I admit it; I’m one of those annoying people you see singing along to music while driving. Since I’m a guitar player, though, a lot of the time I’m actually “singing” the guitar or bass part to the songs. Apparently the developers of the $3 VoiceBand atWave Machines Labs do the same thing because they’ve developed an app that attempts to transmogrify your voice into the sound of various musical instruments.

Instrumental: With Voice Band, your voice is your instrument as the app uses the sound of your voice to produce something comparable to the instrument you select.
The premise sounds fairly simple: (1) choose from one of the available instruments, (2) choose from various effects, like delay or reverb, then (3) start “singing” scat-style. The app uses the pitch and dynamics of your voice to produce a sound comparable to the chosen instrument. For example, to control the kick/snare instrument, a soft vocal sound produces the bass drum kick, while a more explosive sound produces the snare drum. Voice Band provides ten different instruments, including several guitars bass and drum/cymbal sounds, with the ability to purchase more instruments from within the app.

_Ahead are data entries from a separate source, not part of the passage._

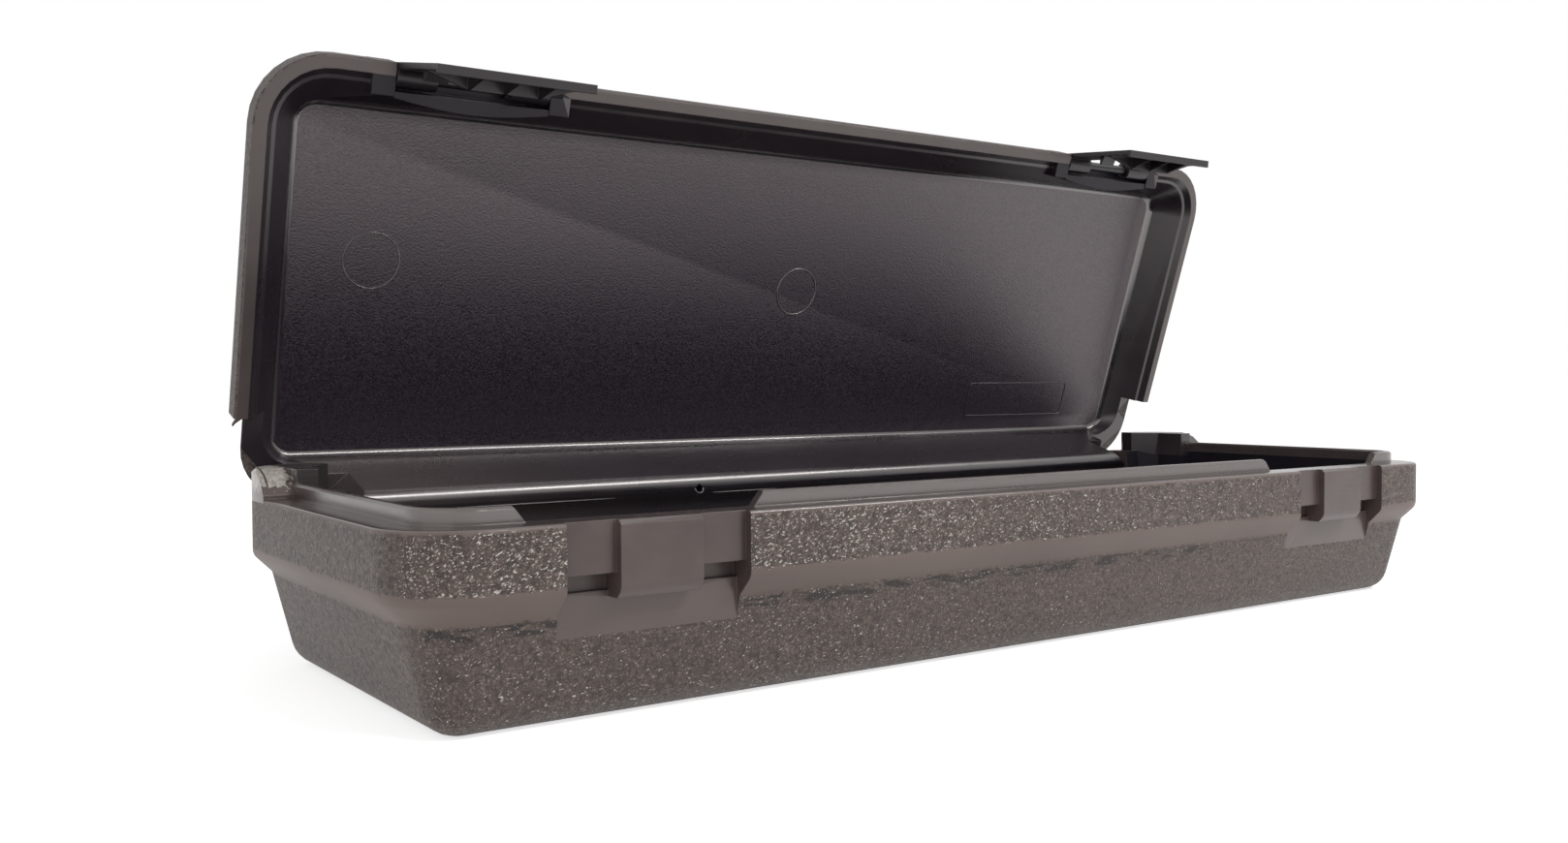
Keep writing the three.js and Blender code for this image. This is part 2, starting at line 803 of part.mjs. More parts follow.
// The lid's own pieces turn about the hinge line.
const lidTurn = new THREE.Group();
lidTurn.position.set(0, hingeY, hingeHeight);
lidTurn.rotation.x = -lidOpenAngle;
const lidPlace = new THREE.Group();
lidPlace.position.set(0, -hingeY, -hingeHeight);
lidTurn.add(lidPlace);
blowMoldedCase.add(lidTurn);
lidPlace.add(mesh("lid_shell", lidShell(), plastic));

for (const [name, side] of Object.entries(latchSides)) {
  const pivot = new THREE.Group();
  pivot.position.set(side * latchFromCentre, latchPivotY, latchPivotZ);
  pivot.add(mesh(`latch_pin_${name}`, latchPin(), steel));
  const latchTurn = new THREE.Group();
  latchTurn.rotation.x = -latchOpenAngles[name];
  latchTurn.add(mesh(`latch_${name}`, latch(), latchPlastic));
  pivot.add(latchTurn);
  lidPlace.add(pivot);
}

export default blowMoldedCase;
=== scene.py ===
# %% [markdown]
# A long blow moulded case, open. Its base and lid are hollow skins of one dark plastic. The mould
# gave them a coarse leather grain outside, a fine grain on the lid's panel, and smooth walls
# elsewhere. Two latches stand out from the lid's front edge. The CAD part is the frame: it fixes
# every size and place, and this file adds surfaces, light and the small marks that moulding left.

# %% Load the frame
import math

import bmesh
import bpy
from mathutils import Matrix, Vector
from mathutils.bvhtree import BVHTree


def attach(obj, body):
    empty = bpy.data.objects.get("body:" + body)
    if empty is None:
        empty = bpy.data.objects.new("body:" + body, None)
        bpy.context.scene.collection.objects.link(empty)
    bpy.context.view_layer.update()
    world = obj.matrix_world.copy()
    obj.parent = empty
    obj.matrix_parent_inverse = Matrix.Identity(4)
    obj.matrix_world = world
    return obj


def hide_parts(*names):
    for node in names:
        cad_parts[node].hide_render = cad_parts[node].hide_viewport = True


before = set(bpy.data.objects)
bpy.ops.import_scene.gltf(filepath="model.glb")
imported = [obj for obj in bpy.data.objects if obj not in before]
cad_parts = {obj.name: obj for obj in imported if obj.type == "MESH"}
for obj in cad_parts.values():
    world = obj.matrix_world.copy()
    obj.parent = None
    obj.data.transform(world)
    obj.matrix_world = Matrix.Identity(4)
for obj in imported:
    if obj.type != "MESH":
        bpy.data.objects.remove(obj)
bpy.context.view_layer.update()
MM = 0.001

# %% [markdown]
# The photograph was taken from the front left, just above the rim of the base. A camera could be
# placed by eye, but then no edge would quite meet its place in the photograph. This one was
# worked out from the case's own straight edges: a lens of 31 mm on a 36 mm sensor, close to the
# corner.

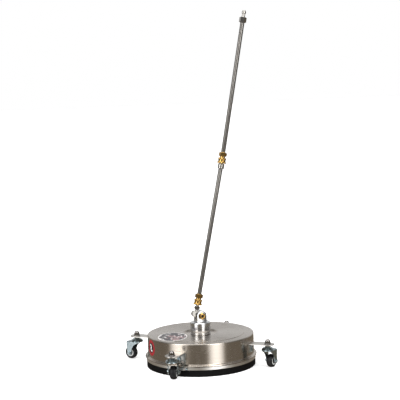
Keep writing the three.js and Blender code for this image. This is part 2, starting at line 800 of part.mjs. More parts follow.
for (const { name, angle, heading } of casters) {
  const mount = new THREE.Group();
  mount.rotation.z = THREE.MathUtils.degToRad(angle);
  machine.add(mount);
  place(mount, `caster_${name}_bracket`, bracket(), stainless);
  place(mount, `caster_${name}_bolt_upper`, bracketBolt(bracketBoltDepths[0]), zinc);
  place(mount, `caster_${name}_bolt_lower`, bracketBolt(bracketBoltDepths[1]), zinc);

  const swivel = new THREE.Group();
  swivel.position.x = casterRadius;
  swivel.rotation.z = THREE.MathUtils.degToRad(heading - angle);
  mount.add(swivel);
  place(swivel, `caster_${name}_stem`, casterStem(), zinc);
  place(swivel, `caster_${name}_cap_nut`, capNut(), nickel);
  place(swivel, `caster_${name}_fork`, fork(), zinc);

  const wheel = new THREE.Group();
  wheel.position.set(casterTrail, 0, wheelRadius);
  swivel.add(wheel);
  place(wheel, `caster_${name}_axle`, axle(), zinc);
  place(wheel, `caster_${name}_wheel_hub`, wheelHub(), greyPlastic);
  place(wheel, `caster_${name}_tyre`, tyre(), blackRubber);
}

export default machine;
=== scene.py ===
# %% [markdown]
# # A rotary surface cleaner, made piece by piece
#
# The machine is a round stainless deck on four swivel casters. A lance stands in a pivot on top of it,
# and a brush skirt closes it against the floor. This lesson makes the skin of every piece around a fixed
# frame of simple solids. Most pieces were made on a lathe, by bending sheet, or from hexagon bar, so a
# few shape helpers are enough: one turns a profile, one bends a sheet, and Blender's boolean modifier
# drills holes. Metals are told apart by the marks that their making leaves, so each finish has its own
# grain.

# %% Load the frame
import json
import math
import random

import bmesh
import bpy
from mathutils import Matrix, Vector


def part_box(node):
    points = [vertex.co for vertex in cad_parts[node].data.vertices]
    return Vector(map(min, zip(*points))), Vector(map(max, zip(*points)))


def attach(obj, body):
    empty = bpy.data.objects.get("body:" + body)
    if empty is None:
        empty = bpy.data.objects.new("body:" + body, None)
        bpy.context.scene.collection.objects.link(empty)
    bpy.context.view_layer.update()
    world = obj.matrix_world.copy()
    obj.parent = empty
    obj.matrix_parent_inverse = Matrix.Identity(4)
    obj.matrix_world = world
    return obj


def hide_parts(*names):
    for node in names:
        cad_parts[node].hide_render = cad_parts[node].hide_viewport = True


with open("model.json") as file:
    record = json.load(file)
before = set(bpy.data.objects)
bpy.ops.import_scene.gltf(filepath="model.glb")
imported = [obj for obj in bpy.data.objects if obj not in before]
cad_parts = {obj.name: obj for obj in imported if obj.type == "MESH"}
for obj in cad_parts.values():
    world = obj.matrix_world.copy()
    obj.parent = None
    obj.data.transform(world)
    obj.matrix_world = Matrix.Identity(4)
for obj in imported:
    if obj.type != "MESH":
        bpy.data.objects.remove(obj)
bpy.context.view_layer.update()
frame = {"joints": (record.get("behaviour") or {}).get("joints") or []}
joints = {joint["name"]: joint for joint in frame["joints"]}

# %% [markdown]
# ## Sizes
#
# The frame tells where things are: a solid's box gives its radius and heights, and a joint gives the axis
# of what turns or slides. Only the sizes that no box shows are named here, in millimetres times `mm`.

# %% Sizes from the frame
mm = 0.001


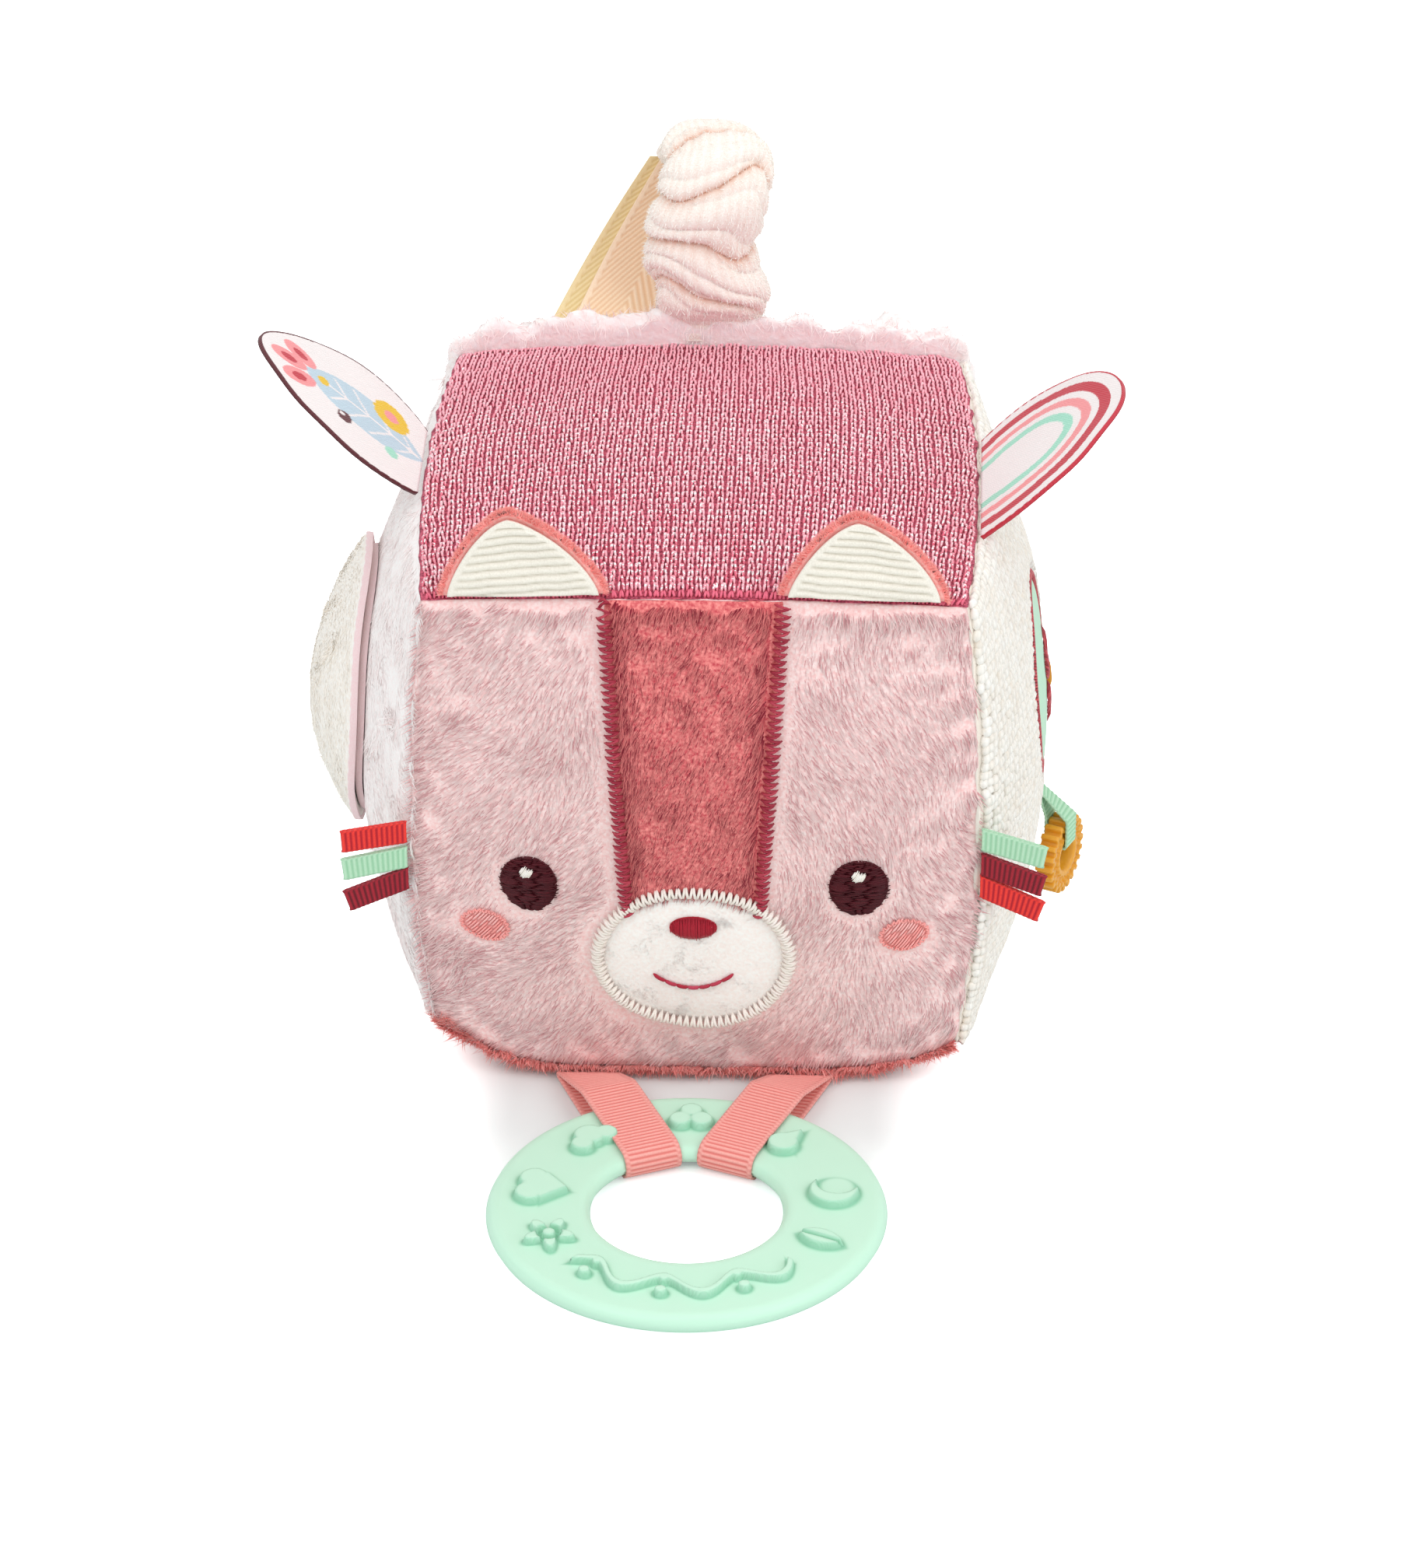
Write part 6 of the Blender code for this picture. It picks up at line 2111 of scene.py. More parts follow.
@dataclass
class TeethingRing:
    """A moulded silicone ring with raised motifs, on two ribbon loops sewn in the bottom front seam."""

    block: StuffedBlock
    radius: float = 50 * MM
    hole: float = 24.5 * MM
    thickness: float = 6 * MM
    reach: float = 67 * MM
    sink: float = 0.45 * MM
    relief: float = 1.9 * MM
    parting: float = 0.35 * MM
    around: int = 800
    ribbon: float = 0.6 * MM
    ribbon_width: float = 15 * MM
    ribbon_deg: float = 23.0
    gap: float = 0.3 * MM
    edge_lift: float = 2.5 * MM

    @property
    def centre(self) -> Array:
        """The ring's middle, in front of the block."""
        seam = self.block.skin([0, -1, -1])
        return np.array([0, seam[1] - self.reach, self.ribbon + self.gap + self.thickness / 2])

    def motifs(self, x: Array, y: Array) -> Array:
        """Distance to the nearest motif, at places on the ring in millimetres from its middle.

        Each motif is a distance to circles and lines in its own turned frame, below 0 inside it.

        Args:
            x: lengths to the right.
            y: lengths towards the block.
        Returns:
            The distances in millimetres.
        """
        radius, angle = np.hypot(x, y), np.arctan2(y, x)
        nearest = np.full_like(x, 9.0)

        def frame_at(degrees: float) -> tuple[Array, Array]:
            """Lengths along and out from a place on the ring's middle line.

            Args:
                degrees: where on the middle line.
            Returns:
                The two lengths, on the motif's own scale.
            """
            turn = math.radians(degrees)
            a, b = x - 37.2 * math.cos(turn), y - 37.2 * math.sin(turn)
            return (-a * math.sin(turn) + b * math.cos(turn)) / 1.4, (a * math.cos(turn) + b * math.sin(turn)) / 1.4

        def disc(a: Array, b: Array, u: float, v: float, r: float) -> Array:
            """Distance to a circle of radius r round (u, v)."""
            return np.hypot(a - u, b - v) - r

        a, b = frame_at(172)
        heart = np.minimum.reduce(
            [disc(a, b, -2.2, 1.6, 2.7), disc(a, b, 2.2, 1.6, 2.7), (np.abs(a) + np.abs(b + 0.6) - 4.3) * 0.7]
        )
        a, b = frame_at(205)
        petals = np.hypot(a, b) - 3.4 - 1.3 * np.cos(5 * np.arctan2(a, b))
        flower = np.maximum(petals, 0.5 - np.abs(np.hypot(a, b) - 1.7))
        a, b = frame_at(8)
        moon = np.maximum(disc(a, b, 0, 0, 4.4), 3.7 - np.hypot(a - 2.1, b - 0.9))
        a, b = frame_at(-25)
        leaf = np.maximum(disc(a, b, -3.2, 0, 5.4), disc(a, b, 3.2, 0, 5.4))
        leaf = np.maximum(leaf, 0.35 - np.abs(a))
        a, b = frame_at(48)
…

Of the various instruments, the microphone sounds the most authentic since it’s really not an instrument per se, so it’s not altering your voice apart from any effects you might choose. I found that most of the other instruments require quite a bit of practice to produce something that sounds decent. There’s an auto-tune feature which is designed to help keep your tracks on pitch and a metronome to help you stay in time. You also have the ability to sing along with tracks from your music library.
Perhaps Voice Band’s most interesting feature is its multi-track recorder which lets you record a song by layering one instrument on top of another. (The developer’s Website provides a good video demonstration using the Lenny Kravitz song Fly Away.) You definitely need to master the technique, though, if you want your recordings to be anything close to listenable.
One thing that bothers my perfectionist tendencies, though—when you record a track, it gets automatically merged into the track you’re playing along with. If you mess up, you can always abandon that recording, re-load the original track and start again, but that seems awfully cumbersome. It would work so much better if you could save each track as a separate recording and then mix them together yourself. Of course, mixing multiple tracks might be an awfully difficult task on a screen as small as the iPhone or the iPod touch, but that seems like a perfect application for the iPad’s larger display. (Speaking of which, the app functions the same on the iPad, but it is not a native iPad app so it works at the iPhone’s screen size, or simply blown up to twice that size if you prefer.)
I’m really attracted to apps that either give musicians a different spin on creating music or allow non-musicians to create their own music. Voice Band definitely fills both of those bills, but, just like learning to play a “real” musical instrument, it can take lots of time, patience and determination in order to get it right.